I watched two flies fucking, then decided to call Lady Death. I unzipped and waited for her voice.

“Hello.” I heard her voice.

“Ummm…,” I said.

“What? Oh, it’s you Belane. You getting anywhere on the case?”

“Celine is dead, he was born in 1891.”

“I’m aware of the statistics, Belane. Listen, I know that he is alive…somewhere…and the guy in the bookstore could be him. Are you closing in on anything? I want this guy. I want him badly.”

“Ummm…” I said.

“Zip up!”

“Huh?”

“You fool, I said, ‘zip up!’”

“Uh…all right…”

“I want positive proof whether this guy is or isn’t! I’ve told you that I’ve got this crazy mind block on this matter. Barton recommended you, he said you were one of the best.”

“Oh yes, I’m also working for Barton right now, as a matter of fact. Trying to locate a Red Sparrow. What do you think about that?”

“Listen, Belane, you solve this Celine thing and I’ll tell you where the Red Sparrow is.”

“Oh will you, Lady? Oh, I’d do anything for you!”

“Like what, Belane?”

“Well, I’d kill my pet cockroach for you, I’d belt-whip my mother if she was here, I’d…”

“Stop babbling! I’m beginning to think Barton may have given me a bum steer! Well, you better get going! Either solve this Celine thing or I’m coming after you!”

“Hey, wait a minute, Lady!”

The phone was dead in my hand. I placed it back in its cradle. Ow. She had no block of any sort in getting right to me.

I had work to do.

I looked around for a fly to kill.

Then the door swung open and there stood McKelvey and a big stack of subnormal manure. McKelvey looked at me, then nodded toward it.

“This is Tommy.”

Tommy looked at me with his tiny dim eyes.

“Pleased ta meatcha,” he said.

McKelvey grinned a horrible grin.

“Now, Belane, Tommy is here just for one purpose and that purpose is to slowly pound you to bloody henshit. Right, Tommy?”

“Uh huh,” said Tommy.

He looked like he weighed about 380. Well, shave his fur and you might get him down to 365.

I gave him a kindly smile

“Now look, Tommy, you don’t know me, do you?”

“Uh-uh.”

“Then why would you want to hurt me?”

“Because Mr. McKelvey told me to.”

“Tommy, if Mr. McKelvey told you to drink your peepee, would you do it?”

“Hey!” said McKelvey, “stop mixing my boy up!”

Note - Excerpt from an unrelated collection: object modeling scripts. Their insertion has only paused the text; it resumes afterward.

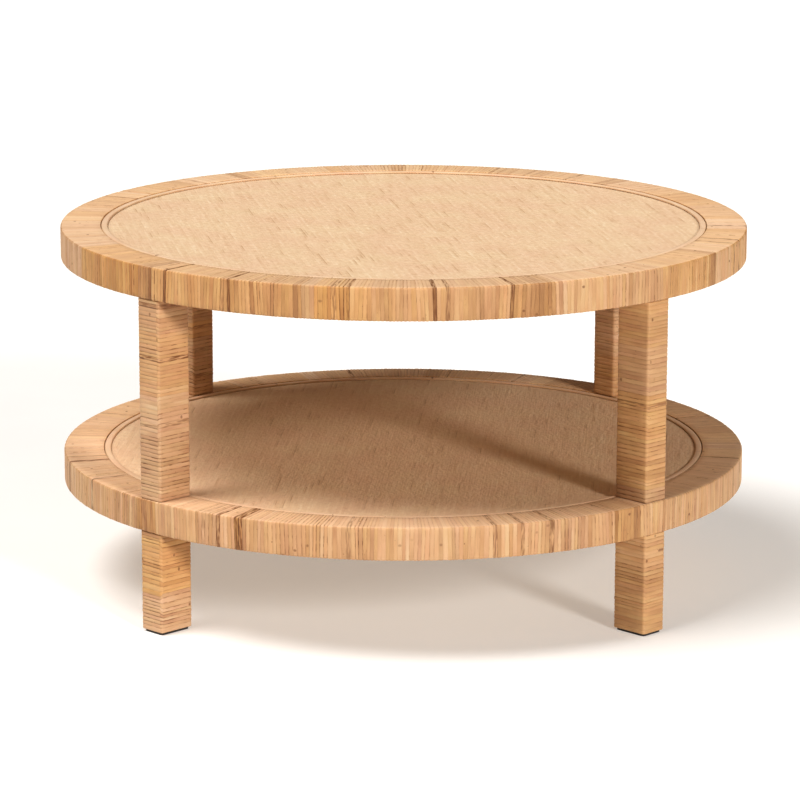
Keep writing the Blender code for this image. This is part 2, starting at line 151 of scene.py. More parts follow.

# Woven mats
STRAND_PITCH = 3.4 * MM
STRAND_HEIGHT = 0.3 * MM
WARP_PLACES = (0.02, 0.3, 0.7)  # grid lines of one strand, from 0 to 1
WEFT_PLACES = (0.05, 0.55)
FLOAT_LENGTH = 3  # a warp strand passes over two weft strands and under the third
STRAND_FULLNESS = 0.5  # power of the sine that gives a strand's section
WARP_DIP = 0.55  # height of a warp strand where it goes under, as a share of its highest
WEFT_RISE = 0.75  # height of a weft strand, as a share of the warp's
WEFT_DIP = 0.6
WEFT_NUMBERS = 97  # weft numbers start again after this many, to fit between 0 and 1
MAT_BANDS = (-1.0, -0.3, 0.3, 1.0)  # edges, as shares of the radius: about as many strands in each
MAT_SHADE_WIDTH = 5.0 * MM  # painted shade: the mat is darkened over this width beside the bead
MAT_CLEARANCE = 0.1 * MM
TOP_SLANT = 10.0
SHELF_SLANT = -4.0

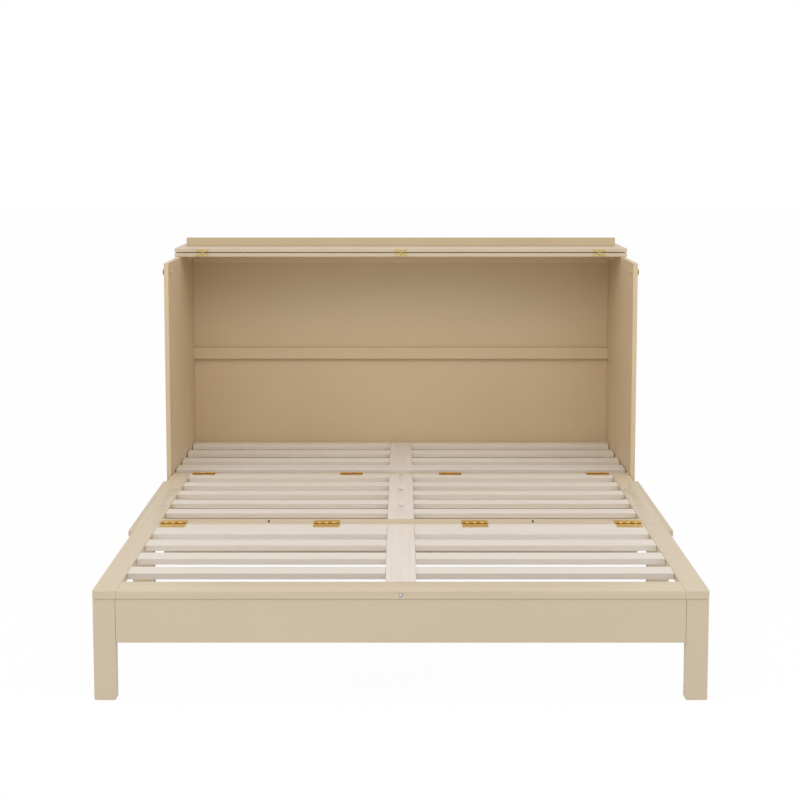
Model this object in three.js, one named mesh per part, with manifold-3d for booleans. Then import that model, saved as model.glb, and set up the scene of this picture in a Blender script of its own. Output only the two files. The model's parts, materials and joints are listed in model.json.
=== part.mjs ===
// A queen-size wall bed: a low cabinet holds the rear of the slatted deck, and the middle and foot
// sections fold up into it. X runs across the bed, -Y is the foot end, +Y the wall, and Z is up.
// All sizes are in millimetres, and the origin is on the floor at the middle of the object.
import * as THREE from 'three';
import { mergeVertices } from 'three/addons/utils/BufferGeometryUtils.js';
import Module from 'manifold-3d';

const wasm = await Module();
wasm.setup();

// Lengths along the bed, and what keeps the folded sections below the lid
const BACK_PANEL_T = 12;
const REAR_LENGTH = 614;
const FOLDED_CLEARANCE = 5;
const FOOT_SHORTER = 9;

// Deck heights and widths
const DECK_TOP = 284;
const FRAME_T = 20;
const SLAT_T = 17;
const LAP_T = 8.5;
const BED_W = 1560;
const RAIL_W = 60;
const CENTRE_W = 80;
const SEAT = 0.25;
const FOLD_GAP = 1;

// Slats and cross rails
const REAR_HINGE_SLAT_W = 80;
const REAR_SLAT_W = 58;
const REAR_SLATS = 4;
const REAR_FIRST_GAP = 52;
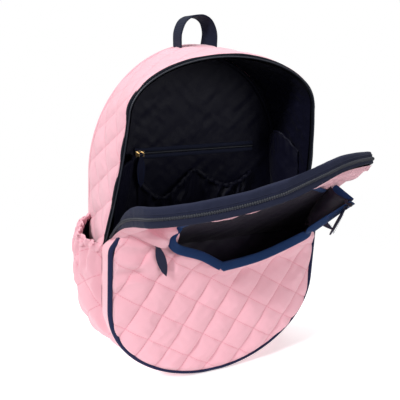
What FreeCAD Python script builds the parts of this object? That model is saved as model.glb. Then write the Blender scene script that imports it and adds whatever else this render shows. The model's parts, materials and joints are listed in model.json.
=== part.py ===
import FreeCAD, Part
import math
import os

from FreeCAD import Placement, Rotation, Vector

# Quilted backpack diaper bag, standing on its base with the main flap unzipped and folded forward.
# Millimetres. X to the wearer's side, Y towards the shoulder straps, Z up.
# The origin is on the ground, under the middle of the bag's depth.

# Outline shared by every front-to-back layer
HALF_WIDTH = 150.0
BASE_CENTRE_Z = 120.0
BASE_RISE = 123.0
FOLD_Z = 192.0
SHOULDER_HALF_WIDTH = 136.0
SHOULDER_Z = 340.0
TOP_Z = 430.0

# Depth
FRONT_Y = -52.0
SEAM_Y = -24.0
BACK_Y = 52.0
ZIP_LEAN = math.radians(10.0)

# Fabric layers
SHELL = 3.5
LINING = 1.2
GAP = 0.5
LINING_INSET = SHELL + GAP
# How far the gusset and its lining stand back from the zip plane
GUSSET_SETBACK = 9.0
LINING_SETBACK = 11.5
ZIP_STRIP_SETBACK = (8.5, 1.6)
ZIP_COIL_SETBACK = (1.4, -0.8)
FOAM = 8.0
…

“Tommy, would you eat your mother’s poo-poo just because Mr. McKelvey told you to eat your mother’s poo-poo?”

“Huh?”

“Shut up, Belane, I’ll do the talking here!”

He turned to Tommy.

“Now, I want you to rip this guy apart like an old newspaper, just tear him to shreds and throw him to the fucking winds, got it?”

“I got it, Mr. McKelvey.”

“Good, then what are you waiting for, the last rose of summer?”

Tommy stepped toward me. I slipped the luger out of the drawer, pointed it towards Tommy’s gross immensity.

“Hold it, Thomas, or you’ll be spouting more red than the jerseys of the Stanford football team!”

“Hey,” said McKelvey, “where’d you get that damned thing?”

“A dick without a gat is like a tomcat with a rubber. Or like a clock without hands.”

“Belane,” said McKelvey, “you talk goofy.”

“I been told. Now tell your boy to back off or I’ll put so much daylight through him that you’ll be able to toss a grapefruit through!”

“Tommy,” said McKelvey, “come on back here and stand in front of me.”

They stood there like that. I had to figure out what to do with them. It wasn’t easy. I’d never won a scholarship to Oxford. I’d slept through biology and I was weak in math. But I had managed to stay alive up until now.

Maybe.

Anyhow, I momentarily held some kind of an ace in some kind of a stacked deck. I had to make a move. Now or never. September was coming. The crows were in council. The sun was bleeding.